We will see devices that fold more than once. A tri-fold design could transform from a phone to a tablet-sized screen, or even approach the size of a small laptop display. This introduces incredible complexity in software UI scaling and hinge coordination but opens up staggering possibilities for mobile computing.

Self-Healing Polymers and Advanced Materials

The ultimate goal is a screen that feels like glass but can heal minor scratches. Companies are researching self-healing polymer coatings that use heat (from the device or ambient) to smooth out micro-abrasions. Furthermore, advancements in flexible OLED substrates and more efficient, flexible printed circuits will enable thinner, lighter, and more durable designs.

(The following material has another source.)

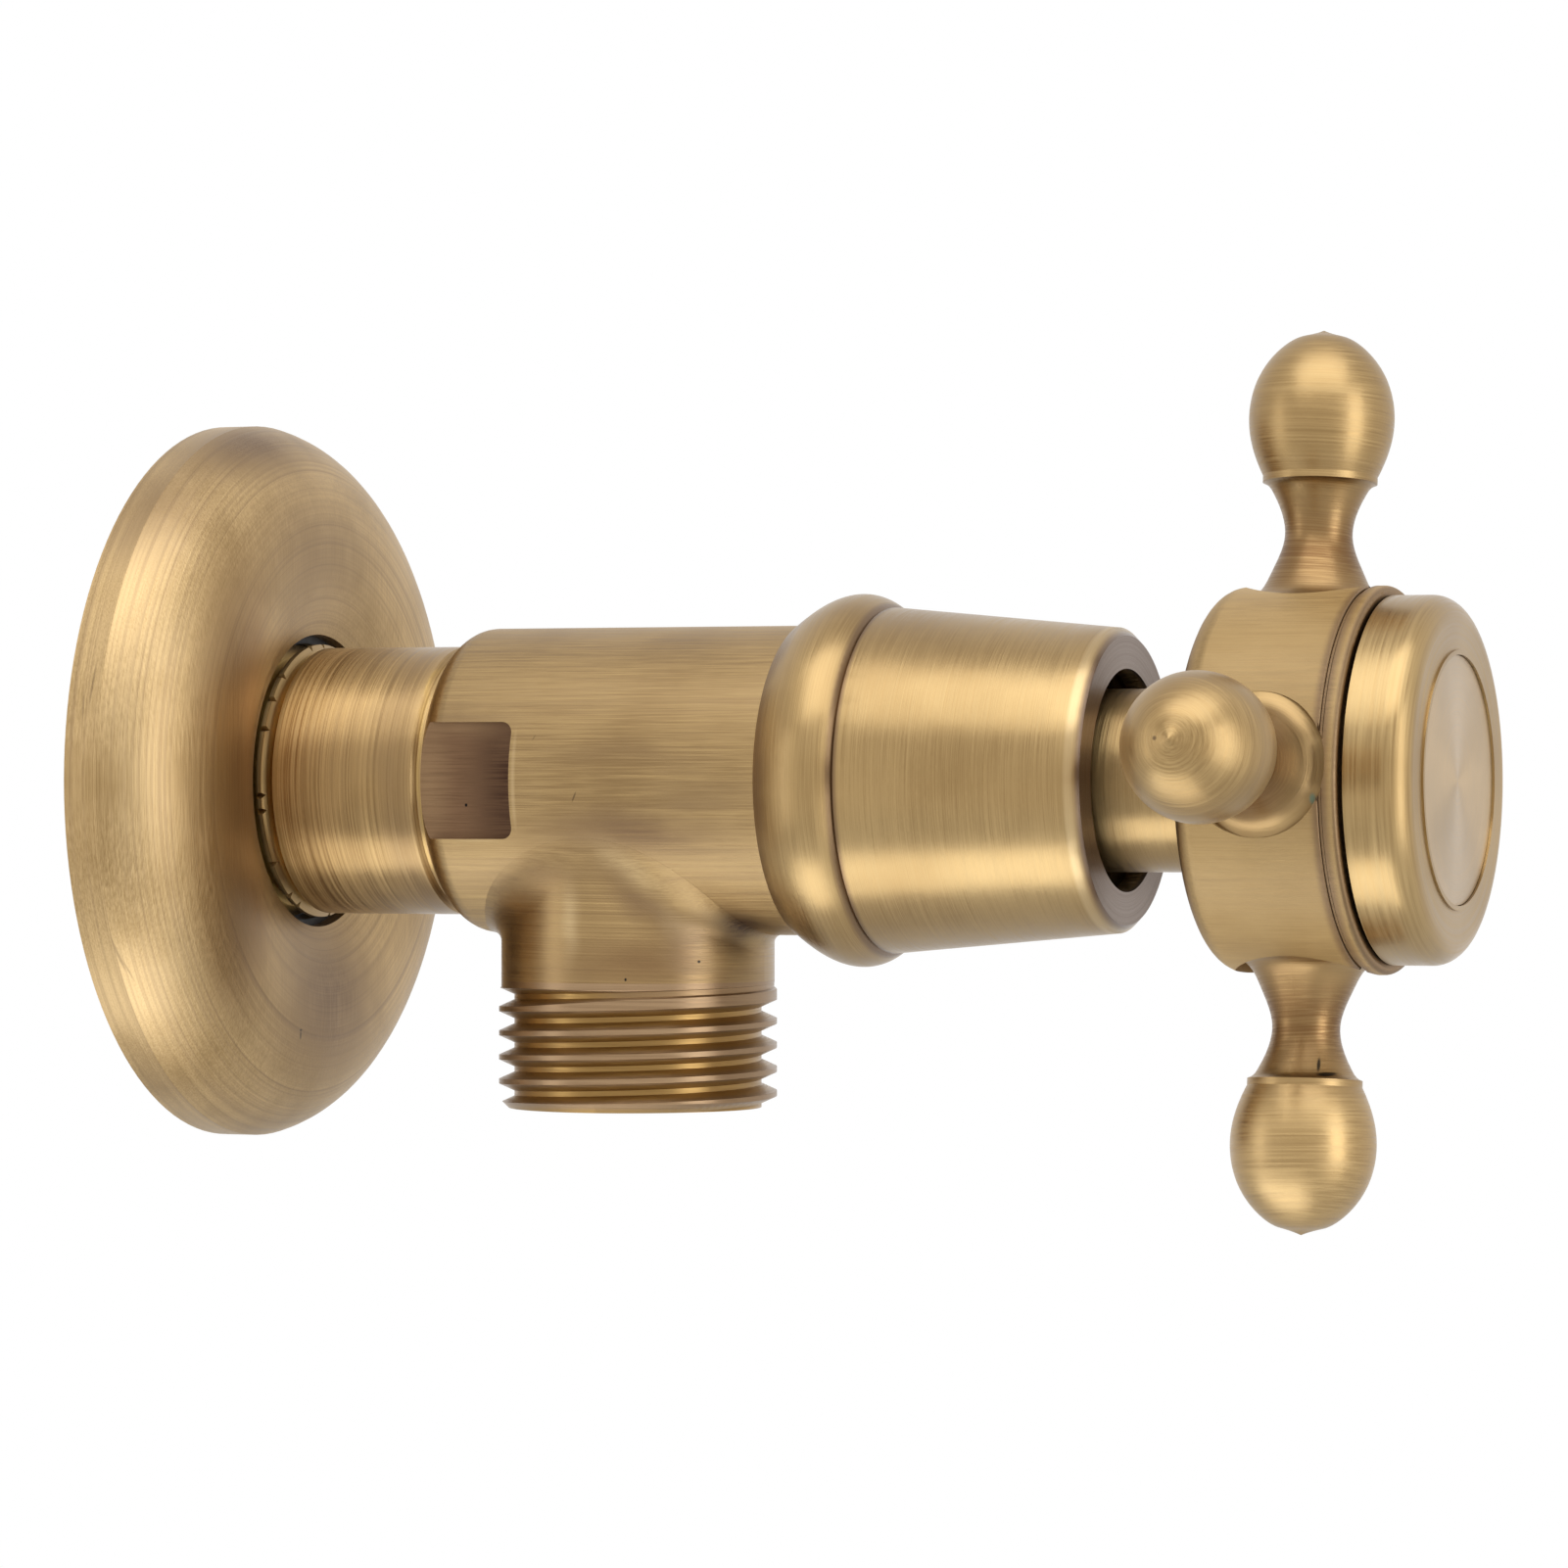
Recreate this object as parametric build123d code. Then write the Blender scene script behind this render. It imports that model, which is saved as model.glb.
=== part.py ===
from build123d import *
import math
import os

# Quarter-turn angle valve in brass, in millimetres.
# The wall plane is x = 0, the valve axis is +X towards the handle and the outlet points to -Z.

os.makedirs("parts", exist_ok=True)

# Pipe thread shared by inlet and outlet, drawn as level rings of the true pitch and depth
thread_radius = 10.4775
thread_pitch = 1.8143
thread_depth = 1.16
thread_land = 0.38
thread_chamfer = 0.7

# General clearances
fit_gap = 0.05
flat_gap = 0.2

# Valve body
inlet_reach = 8.0
inlet_thread_length = 16.4
shank_step = 0.28
shank_length = 12.2
shank_undercut = 0.35
body_swell = 1.25
body_wall = 2.55
body_tail = 3.93
body_corner = 2.2
bonnet_thread_step = 0.65
bonnet_thread_length = 5.2
outlet_lead = 3.17
outlet_drop = 24.6
outlet_thread_length = 8.3
outlet_boss_step = 0.18
outlet_blend = 1.3
seat_width = 3.0
outlet_wall = 2.5
seat_offset = 3.4
chamber_length = 18.0
tapping_step = 0.3
wrench_flat_depth = 1.2
wrench_flat_height = 8.7
wrench_flat_length = 8.0
wrench_flat_corner = 0.9

# Wall flange
flange_radius = 27.35
flange_wall = 1.2
flange_lip = 2.6
flange_shoulder_inset = 2.95
flange_shoulder_drop = 1.8
flange_height = 8.5
flange_crown_inset = 8.95
flange_mouth_drop = 1.2
flange_hole_gap = 0.77

# Bonnet cover
bonnet_length = 24.75
bonnet_lip_step = 0.3
bead_height = 1.95
bead_shoulder = 1.95
bead_shoulder_drop = 0.62
bead_centre = 3.6
bead_length = 6.5
cover_wall = 2.4
cone_drop = 1.65
bonnet_edge = 0.6
bonnet_end_wall = 1.6
cover_cavity_taper = 0.3
cover_clearance = 0.5

# Ceramic headwork
sleeve_gap = 0.4
sleeve_wall = 1.1
headwork_flange_step = 0.65
headwork_flange_thickness = 1.5
gasket_thickness = 0.8
hex_inset = 0.13
hex_length = 5.0
gland_wall = 2.4
gland_length = 5.2
seal_thickness = 2.9
seal_lift = 1.6
seal_width = 1.9
disc_gap = 0.4
fixed_disc_thickness = 2.2
moving_disc_thickness = 1.8
port_inner_radius = 1.8
port_width = 3.6
port_angle = 76
window_length = 4.9
window_angle = 80

# Spindle
stem_radius = 3.95
blade_width = 3.4
blade_margin = 1.1
blade_depth = 0.6
blade_height = 3.0
collar_gap = 0.9
collar_thickness = 1.6
washer_thickness = 0.6
o_ring_section = 0.5
o_ring_groove_slack = 0.2
o_ring_spacing = 4.0
o_ring_setback = 12.0
clip_thickness = 0.8
clip_depth = 0.75
clip_width = 2.2
spline_lead = 0.4
spline_teeth = 20
spline_depth = 0.35

# Handle
handle_turn_at_rest = -4.9
hub_radius = 14.0
hub_length = 12.4
hub_corner = 1.8
hub_bead = 1.15
hub_groove = 0.2
neck_gap = 1.47
neck_wall = 1.35
neck_length = 13.2
neck_standoff = 1.6
insert_lead = 2.3
hub_web = 2.3
insert_wall = 1.35
hub_rim = 2.45
cap_recess_depth = 2.4
arm_offset = 6.36
arm_seat_depth = 1.0
arm_base_radius = 5.15
arm_flare_length = 2.0
arm_flare_radius = 3.36
arm_waist_length = 4.9
arm_waist_radius = 2.44
arm_ridge_length = 8.6
arm_ridge_radius = 4.15
arm_ridge_width = 0.5
arm_ridge_step = 0.7
arm_throat = 0.6
knob_radius = 5.26
knob_length = 13.6
arm_length = 19.78
knob_shoulder_radius = 3.9
knob_shoulder_setback = 2.3
knob_tip_radius = 1.87
knob_tip_setback = 0.6
stud_radius = 2.4
stud_length = 5.6
screw_radius = 2.0
screw_length = 9.0
screw_head_radius = 3.6
screw_head_height = 2.6
socket_width = 2.5
socket_depth = 1.6
screw_washer_margin = 0.6
screw_washer_thickness = 0.6
cap_step = 0.7
cap_height = 4.6
cap_gap = 0.25
cap_edge = 1.8
cap_wall = 2.2
cap_face_width = 4.35
index_thickness = 1.1
index_rim = 0.35
index_rim_height = 0.15

# Radii that follow from the ones above
root_radius = thread_radius - thread_depth
shank_radius = thread_radius - shank_step
outlet_boss_radius = thread_radius - outlet_boss_step
outlet_bore_radius = root_radius - outlet_wall
body_radius = outlet_boss_radius + body_swell
chamber_radius = body_radius - body_wall
inlet_bore_radius = chamber_radius - seat_width
bonnet_thread_radius = body_radius - bonnet_thread_step
tapped_radius = chamber_radius + tapping_step
flange_hole_radius = thread_radius + flange_hole_gap
headwork_flange_radius = tapped_radius + headwork_flange_step
sleeve_radius = chamber_radius - sleeve_gap
sleeve_bore_radius = sleeve_radius - sleeve_wall
disc_radius = sleeve_bore_radius - disc_gap
seal_hole_radius = disc_radius - seal_width
port_outer_radius = port_inner_radius + port_width
collar_radius = sleeve_bore_radius - collar_gap
blade_length = 2 * (disc_radius - blade_margin)
guide_radius = stem_radius + fit_gap
gland_radius = guide_radius + gland_wall
clip_inner_radius = stem_radius - clip_depth
clip_radius = clip_inner_radius + clip_width
hex_radius = headwork_flange_radius - hex_inset
cover_cavity_radius = headwork_flange_radius + cover_clearance
insert_radius = stem_radius + insert_wall
neck_radius = insert_radius + fit_gap + neck_wall
bonnet_hole_radius = neck_radius + neck_gap
bonnet_lip_radius = body_radius + bonnet_lip_step
bead_radius = bonnet_lip_radius + bead_height
cone_start_radius = cover_cavity_radius + cover_wall
cone_end_radius = cone_start_radius - cone_drop
arm_seat_radius = hub_radius - arm_seat_depth
cap_recess_radius = hub_radius - hub_rim
cap_radius = hub_radius - cap_step
index_radius = cap_radius - cap_face_width
screw_washer_radius = screw_head_radius + screw_washer_margin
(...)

Conclusion: Embracing the Adaptive Future

The future of mobile devices is undeniably adaptive. The rigid rectangle has dominated for 15 years, but the paradigm is shifting toward devices that morph to fit our context: compact for communication, expansive for creation and consumption. For designers and developers, this is a call to embrace fluidity. It requires thinking in terms of adaptive containers, state-aware components, and continuous experiences rather than fixed screens. The challenges—in hardware durability, software optimization, and cost—are real but surmountable. As the technology continues to mature and the ecosystem coalesces, foldables and their flexible descendants are poised to move from compelling alternative to definitive mainstream. The task for us in the tech community is not just to build for this new canvas, but to imagine the entirely new experiences it makes possible, shaping a future where our devices don't just fit in our pockets, but flex to fit our lives.